I'd always planned the second volume would tell events from the Russian perspective. I wanted The Blood Red Army to introduce a crop of characters, some of whom would survive to reappear in the third and final book of the trilogy [alongside German survivors from the first novel]. I felt the first book suffered because the Wehrmacht and vampyr were fighting alongside each other, creating a curious dichotomy. But switching to the other side of the conflict, the vampyr became part of the enemy, not a rogue element alongside the protagonist.

I wanted an enclosed setting to help ramp up the calustrophobic nature of the vampyr threat. Stalingrad was an obvious choice, but I thought the siege of Leningrad offered more opportunities for dramatic licence. The city was close to the Arctic circle, so in winter the nights would last far longer, making the vampyr menace all the more potent. I did a lot of research into what happened at Leningrad, the deprivations faced by the citizens and defenders, how some even resorted to cannabilism to survive. Food was so scarce, painters ate their oil paints.

I also decided to write this novel in the first person. Somehwo that made the fear and terror all the more intimate. It also freed me from having to be absolutely meticulous about presenting the historical context for events. My narrator could be unreliable, but his story would also be more compelling for its intimacy. Happily, this switch to first person made the book a breeze to write. I'd written one novel in the first person before - Doctor Who: Who Killed Kennedy - and it's still one of my favourites [and one of my best]. I think The Blood Red Army comes close to matching it. If only I could write all my novels first person.
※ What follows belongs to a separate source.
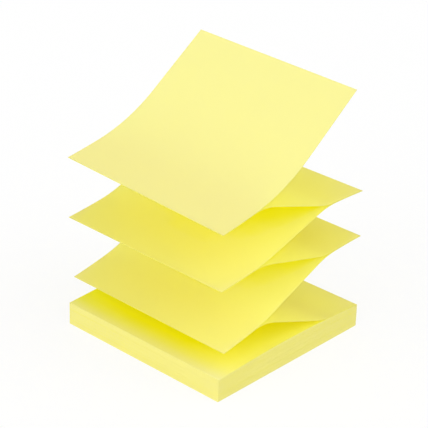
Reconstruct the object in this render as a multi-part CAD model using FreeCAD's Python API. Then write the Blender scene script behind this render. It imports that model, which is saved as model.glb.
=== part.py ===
import FreeCAD
import Part

import math
import os
from collections import namedtuple

# A pad of sticky notes, stuck together along alternate edges like a fan fold.
# The top six notes are drawn up into a zigzag, and the rest lie in the block below.
# X runs across the stuck edges and Y along them: left is -X, right is +X, near is -Y.
# The origin is the middle of the block's underside. Lengths are in mm and slopes in degrees.

NOTE_SIDE = 76.0
PAPER_THICKNESS = 0.095
STUCK_WIDTH = 15.0
BLOCK_NOTES = 94

# The block's stuck strips slope up from its left and right edges, and it puffs up between them.
BLOCK_EDGE_SLOPE = 3.0

# A drawn note bends next to each stuck strip and is straight between its two bends.
# Each bend is a share of the loose stretch between the strips.
LEFT_BEND_SHARE = 0.25
RIGHT_BEND_SHARE = 0.2

# The top note has one strip, then one long bend, and is straight to its free edge.
TOP_BEND_SHARE = 0.5

# A stuck strip is bent as well: its slope is this much less at the fold than at its inner end.
STRIP_CURL = 2.5

# Slopes are positive where the paper rises to the right. The near and far edges of a note
# differ a little, because drawn paper twists.
Slopes = namedtuple("Slopes", "near far")

# From the block up: the slope of each note's straight middle, and of the strip at its upper fold,
# by which it carries the next note. The folds are at the left and at the right in turn.
DrawnNote = namedtuple("DrawnNote", "name middle upper_strip")
DRAWN_NOTES = [
    DrawnNote("note_6", Slopes(-20.5, -21.5), Slopes(11.0, 11.5)),
    DrawnNote("note_5", Slopes(23.5, 23.5), Slopes(3.5, 3.0)),
    DrawnNote("note_4", Slopes(-14.5, -15.0), Slopes(7.0, 7.0)),
    DrawnNote("note_3", Slopes(18.0, 20.0), Slopes(-1.5, -6.5)),
    DrawnNote("note_2", Slopes(-18.0, -20.0), Slopes(10.0, 9.5)),
]
TOP_NOTE_NAME = "note_1"
TOP_NOTE_SLOPES = Slopes(37.0, 35.0)

HALF_NOTE = NOTE_SIDE / 2
HALF_PAPER = PAPER_THICKNESS / 2
BLOCK_EDGE_HEIGHT = BLOCK_NOTES * PAPER_THICKNESS
LEFTWARD = -1

# A turn below this angle, in radians, is drawn as a straight line.
LEAST_TURN = 1e-5

# One stretch of paper seen from the near side. It starts at (x, z) and turns evenly from its start
# slope to its end slope, both in radians. Its way along X is LEFTWARD, or 1 for rightward.
Stretch = namedtuple("Stretch", "x z start end length way")


def spot(stretch, share, lift=0.0):
    """The point at a share of the stretch's length, lifted square to the paper."""
    half_turn = (stretch.end - stretch.start) * share / 2
    chord = stretch.length * share
    if half_turn:
        chord *= math.sin(half_turn) / half_turn
    chord_slope = stretch.start + half_turn
    slope = chord_slope + half_turn
    x = stretch.x + stretch.way * chord * math.cos(chord_slope) - lift * math.sin(slope)
    z = stretch.z + stretch.way * chord * math.sin(chord_slope) + lift * math.cos(slope)
    return x, z


def follow(before, end_slope, length):
    """The stretch that carries on from the end of another one."""
    x, z = spot(before, 1.0)
    return Stretch(x, z, before.end, end_slope, length, before.way)


def lifted(stretch, lift):
    """The same stretch on a parallel line, as in the next sheet above."""
    x, z = spot(stretch, 0.0, lift)
    length = stretch.length - lift * (stretch.end - stretch.start) * stretch.way
    return Stretch(x, z, stretch.start, stretch.end, length, stretch.way)


def turned_back(stretch):
    """The same stretch, run from its other end."""
    x, z = spot(stretch, 1.0)
    return Stretch(x, z, stretch.end, stretch.start, stretch.length, -stretch.way)


def drawn_note_path(seat, middle_slope, strip_slope):
    """Middle line of a drawn note, from the strip on its seat to the strip at its upper fold."""
    first_share, last_share = LEFT_BEND_SHARE, RIGHT_BEND_SHARE
    if seat.way == LEFTWARD:
        first_share, last_share = RIGHT_BEND_SHARE, LEFT_BEND_SHARE
    middle = math.radians(middle_slope)
    inner_slope = math.radians(strip_slope + STRIP_CURL / 2)
    fold_slope = math.radians(strip_slope - STRIP_CURL / 2)
    lower_strip = lifted(seat, HALF_PAPER)
    loose = NOTE_SIDE - lower_strip.length - STUCK_WIDTH
    first_bend = follow(lower_strip, middle, loose * first_share)
    straight = follow(first_bend, middle, loose * (1 - first_share - last_share))
    last_bend = follow(straight, inner_slope, loose * last_share)
    upper_strip = follow(last_bend, fold_slope, STUCK_WIDTH)
    return [lower_strip, first_bend, straight, last_bend, upper_strip]


def top_note_path(seat, free_slope):
    """Middle line of the top note, from the strip on its seat to its free edge."""
    slope = math.radians(free_slope)
    strip = lifted(seat, HALF_PAPER)
    loose = NOTE_SIDE - strip.length
    bend = follow(strip, slope, loose * TOP_BEND_SHARE)
    straight = follow(bend, slope, loose * (1 - TOP_BEND_SHARE))
    return [strip, bend, straight]


def seat_on(path):
    """Where the next note is stuck: the upper face of a note's last strip, from the fold inward."""
    return turned_back(lifted(path[-1], HALF_PAPER))


def line(start, end, y):
    """A straight edge between two points of one section."""
    return Part.makeLine(FreeCAD.Vector(start[0], y, start[1]), FreeCAD.Vector(end[0], y, end[1]))


def surface_edge(stretch, lift, y):
    """The edge along one face of the paper, an arc or a straight line."""
    start, halfway, end = [spot(stretch, share, lift) for share in (0.0, 0.5, 1.0)]
    if abs(stretch.end - stretch.start) < LEAST_TURN:
        return line(start, end, y)
    arc = Part.Arc(*[FreeCAD.Vector(x, y, z) for x, z in (start, halfway, end)])
    return arc.toShape()


def note_section(path, y):
    """Closed outline of a note's cut edge: along the upper face, and back along the lower one."""
    over = [surface_edge(stretch, HALF_PAPER, y) for stretch in path]
    under = [surface_edge(stretch, -HALF_PAPER, y) for stretch in reversed(path)]
    end_cut = line(spot(path[-1], 1.0, HALF_PAPER), spot(path[-1], 1.0, -HALF_PAPER), y)
    start_cut = line(spot(path[0], 0.0, -HALF_PAPER), spot(path[0], 0.0, HALF_PAPER), y)
    return Part.Wire(over + [end_cut] + under + [start_cut])


def note_solid(near_path, far_path):
    """A bent sheet: straight lines join its near section to its far one."""
    sections = [note_section(near_path, -HALF_NOTE), note_section(far_path, HALF_NOTE)]
    return Part.makeLoft(sections, True, True)


def block_top_path():
    """Top line of the block, from its right edge to its left edge."""
    slope = math.radians(BLOCK_EDGE_SLOPE)
    right_strip = Stretch(HALF_NOTE, BLOCK_EDGE_HEIGHT, -slope, -slope, STUCK_WIDTH, LEFTWARD)
    puffed = follow(right_strip, slope, NOTE_SIDE - 2 * STUCK_WIDTH)
    left_strip = follow(puffed, slope, STUCK_WIDTH)
    return [right_strip, puffed, left_strip]


def block_solid():
    """The notes that are still in the block, as one solid with a flat underside."""
    top = block_top_path()
    lower_left = (-HALF_NOTE, 0.0)
    lower_right = (HALF_NOTE, 0.0)
    edges = [line(lower_left, lower_right, -HALF_NOTE)]
    edges.append(line(lower_right, spot(top[0], 0.0), -HALF_NOTE))
    edges += [surface_edge(stretch, 0.0, -HALF_NOTE) for stretch in top]
    edges.append(line(spot(top[-1], 1.0), lower_left, -HALF_NOTE))
    face = Part.Face(Part.Wire(edges))
    return face.extrude(FreeCAD.Vector(0, NOTE_SIDE, 0))


def pad_solids():
    """Every piece of the pad by its name, from the block up."""
    solids = {"pad_block": block_solid()}
    near_seat = far_seat = block_top_path()[0]
    for note in DRAWN_NOTES:
        near_path = drawn_note_path(near_seat, note.middle.near, note.upper_strip.near)
        far_path = drawn_note_path(far_seat, note.middle.far, note.upper_strip.far)
        solids[note.name] = note_solid(near_path, far_path)
        near_seat, far_seat = seat_on(near_path), seat_on(far_path)
    near_path = top_note_path(near_seat, TOP_NOTE_SLOPES.near)
    far_path = top_note_path(far_seat, TOP_NOTE_SLOPES.far)
    solids[TOP_NOTE_NAME] = note_solid(near_path, far_path)
    return solids


os.makedirs("parts", exist_ok=True)
for name, solid in pad_solids().items():
    solid.exportStep(f"parts/{name}.step")
    box = solid.BoundBox
    print(f"{name}: {solid.Volume:.1f} mm3, from {box.ZMin:.1f} to {box.ZMax:.1f} mm up")
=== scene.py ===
# %% [markdown]
# This is a pad of fan-folded sticky notes. Each note is a square of thin paper, stuck to
# the next one along one edge, at the left and at the right in turn. When the top note is
# pulled, the next ones follow it up in a zigzag, and the rest stay in a flat block.
# The CAD model has the exact shapes. This script makes every piece again with finer
# detail, gives the paper its look, and lights it. The CAD model is loaded first, because
# it is the fixed frame that every piece has to fit.

# %% Load the CAD model
import bmesh
import bpy
import math
from collections import namedtuple
from mathutils import Matrix, Vector
from mathutils.bvhtree import BVHTree


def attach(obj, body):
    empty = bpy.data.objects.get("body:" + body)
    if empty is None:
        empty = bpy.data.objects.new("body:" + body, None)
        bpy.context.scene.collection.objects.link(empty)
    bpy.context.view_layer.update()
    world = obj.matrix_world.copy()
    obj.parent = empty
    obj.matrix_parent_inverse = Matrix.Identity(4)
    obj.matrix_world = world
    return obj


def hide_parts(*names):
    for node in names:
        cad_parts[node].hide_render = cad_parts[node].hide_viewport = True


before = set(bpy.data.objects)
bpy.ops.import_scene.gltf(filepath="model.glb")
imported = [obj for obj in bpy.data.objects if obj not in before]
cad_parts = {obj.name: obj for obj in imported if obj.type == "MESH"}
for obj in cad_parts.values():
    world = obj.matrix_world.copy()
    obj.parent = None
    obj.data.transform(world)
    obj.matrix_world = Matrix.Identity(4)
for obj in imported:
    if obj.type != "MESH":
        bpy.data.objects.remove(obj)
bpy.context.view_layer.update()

print("CAD nodes:", ", ".join(sorted(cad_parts)))

# %% [markdown]
# The camera comes next, because every later choice is judged through it. The photograph
# was taken from the left and the near side, a little above the pad. The angles and the
# lens below are those at which the corners of the CAD model land on the corners in the
# photograph. A long lens from 0.6 m away keeps the sides of the block nearly parallel.

# %% Place the camera
CAMERA_AZIMUTH = math.radians(-47.51)
CAMERA_ELEVATION = math.radians(26.04)
CAMERA_ROLL = math.radians(1.66)
CAMERA_DISTANCE = 0.6
CAMERA_LENS = 135.17
SENSOR_WIDTH = 36.0
AIM_BASE = Vector((0, 0, 0.00893))
AIM_RIGHT = 0.00009
AIM_UP = 0.03347


def camera_axes(azimuth, elevation, roll):
    """The camera's right, up and back directions."""
    back = Vector((math.sin(azimuth) * math.cos(elevation),
                   -math.cos(azimuth) * math.cos(elevation),
                   math.sin(elevation)))
    level_right = Vector((math.cos(azimuth), math.sin(azimuth), 0))
    level_up = back.cross(level_right)
    right = math.cos(roll) * level_right + math.sin(roll) * level_up
    return right, back.cross(right), back


right, up, back = camera_axes(CAMERA_AZIMUTH, CAMERA_ELEVATION, CAMERA_ROLL)
camera_place = AIM_BASE + AIM_RIGHT * right + AIM_UP * up + CAMERA_DISTANCE * back
camera = bpy.data.objects.new("camera", bpy.data.cameras.new("camera"))
camera.data.lens = CAMERA_LENS
camera.data.sensor_width = SENSOR_WIDTH
turn = Matrix((right, up, back)).transposed().to_4x4()
camera.matrix_world = Matrix.Translation(camera_place) @ turn
bpy.context.scene.collection.objects.link(camera)
bpy.context.scene.camera = camera
print("camera at", [round(value, 3) for value in camera_place])

# %% [markdown]
# These are the sizes that the CAD model was drawn from, in metres, with slopes in
# degrees. X runs across the stuck edges and Y along them. A slope is positive where the
# paper rises to the right. The near and the far edge of a note have their own slopes,
# because drawn paper twists a little. Writing the same few numbers here lets the script
# make a note from its rule, instead of copying the CAD model's triangles.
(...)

Anyway, The Blood Red Army was a success for Black Flame. Anecdotal evidence suggests many readers found it first, before going back to read Operation Vampyr. As a consequence, they were nicely primed when the third and final volume appeared later in 2006. The Blood Red Army is remarkably popular in libraries. Alternatively, you can get the whole trilogy collected inside one cover. I'll always be grateful to this book, because it helped reignite my enthusiasm for writing novels when I felt in danger of lapsing into permanent hack mode. Here I got my mojo back.